Object modeling scripts:
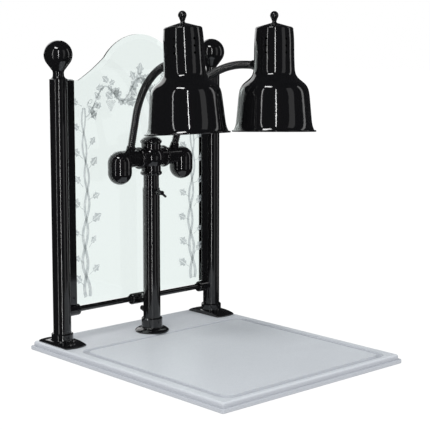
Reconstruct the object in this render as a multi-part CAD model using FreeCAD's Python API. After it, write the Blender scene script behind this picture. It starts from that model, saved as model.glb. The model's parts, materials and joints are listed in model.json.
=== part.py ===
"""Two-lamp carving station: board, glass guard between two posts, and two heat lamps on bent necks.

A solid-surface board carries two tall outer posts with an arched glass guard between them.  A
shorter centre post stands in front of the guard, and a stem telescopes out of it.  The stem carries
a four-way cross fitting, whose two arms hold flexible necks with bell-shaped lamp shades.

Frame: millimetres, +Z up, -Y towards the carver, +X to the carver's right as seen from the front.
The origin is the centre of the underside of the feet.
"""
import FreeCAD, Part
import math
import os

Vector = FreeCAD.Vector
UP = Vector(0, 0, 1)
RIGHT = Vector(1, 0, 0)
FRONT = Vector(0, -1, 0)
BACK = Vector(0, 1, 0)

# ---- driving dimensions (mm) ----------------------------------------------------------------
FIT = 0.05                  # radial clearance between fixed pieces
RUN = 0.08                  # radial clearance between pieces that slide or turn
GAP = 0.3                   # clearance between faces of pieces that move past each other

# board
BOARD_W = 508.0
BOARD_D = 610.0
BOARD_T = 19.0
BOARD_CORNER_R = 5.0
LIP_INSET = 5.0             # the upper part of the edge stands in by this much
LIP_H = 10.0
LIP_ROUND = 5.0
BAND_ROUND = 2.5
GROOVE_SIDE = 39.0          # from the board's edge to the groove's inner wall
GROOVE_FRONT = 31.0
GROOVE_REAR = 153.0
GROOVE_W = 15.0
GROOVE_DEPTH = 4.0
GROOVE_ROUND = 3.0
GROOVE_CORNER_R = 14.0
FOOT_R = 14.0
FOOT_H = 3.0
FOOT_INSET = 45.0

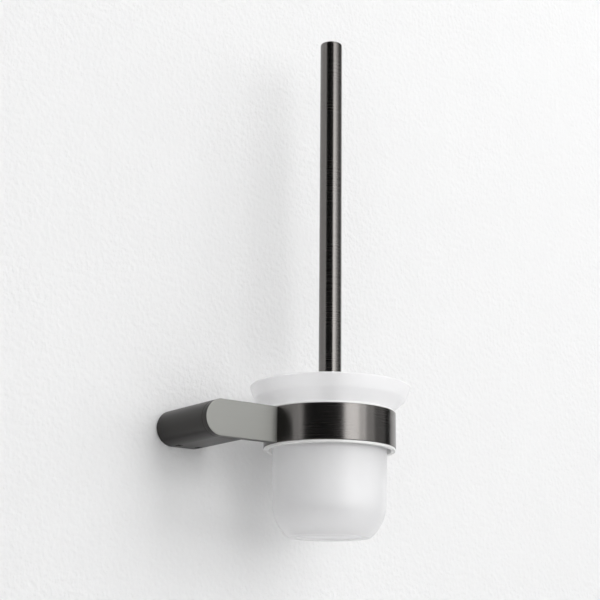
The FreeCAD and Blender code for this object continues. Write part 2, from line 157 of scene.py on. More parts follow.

◆ **GIVEN EXERCISE**
Return all of the data exactly as it reads.

◆ **ANSWER TO THE TASK**
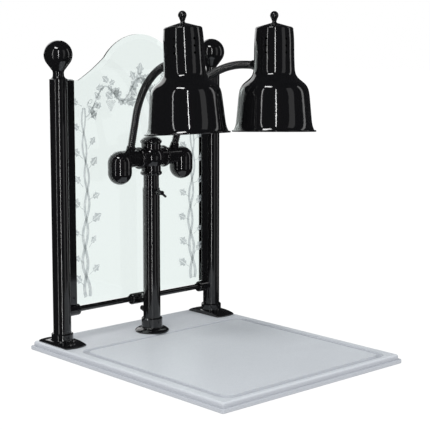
Reconstruct the object in this render as a multi-part CAD model using FreeCAD's Python API. After it, write the Blender scene script behind this picture. It starts from that model, saved as model.glb. The model's parts, materials and joints are listed in model.json.
=== part.py ===
"""Two-lamp carving station: board, glass guard between two posts, and two heat lamps on bent necks.

A solid-surface board carries two tall outer posts with an arched glass guard between them.  A
shorter centre post stands in front of the guard, and a stem telescopes out of it.  The stem carries
a four-way cross fitting, whose two arms hold flexible necks with bell-shaped lamp shades.

Frame: millimetres, +Z up, -Y towards the carver, +X to the carver's right as seen from the front.
The origin is the centre of the underside of the feet.
"""
import FreeCAD, Part
import math
import os

Vector = FreeCAD.Vector
UP = Vector(0, 0, 1)
RIGHT = Vector(1, 0, 0)
FRONT = Vector(0, -1, 0)
BACK = Vector(0, 1, 0)

# ---- driving dimensions (mm) ----------------------------------------------------------------
FIT = 0.05                  # radial clearance between fixed pieces
RUN = 0.08                  # radial clearance between pieces that slide or turn
GAP = 0.3                   # clearance between faces of pieces that move past each other

# board
BOARD_W = 508.0
BOARD_D = 610.0
BOARD_T = 19.0
BOARD_CORNER_R = 5.0
LIP_INSET = 5.0             # the upper part of the edge stands in by this much
LIP_H = 10.0
LIP_ROUND = 5.0
BAND_ROUND = 2.5
GROOVE_SIDE = 39.0          # from the board's edge to the groove's inner wall
GROOVE_FRONT = 31.0
GROOVE_REAR = 153.0
GROOVE_W = 15.0
GROOVE_DEPTH = 4.0
GROOVE_ROUND = 3.0
GROOVE_CORNER_R = 14.0
FOOT_R = 14.0
FOOT_H = 3.0
FOOT_INSET = 45.0

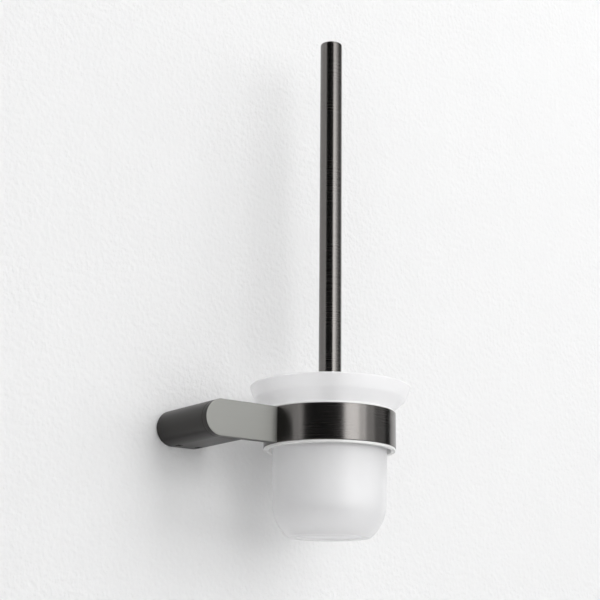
The FreeCAD and Blender code for this object continues. Write part 2, from line 157 of scene.py on. More parts follow.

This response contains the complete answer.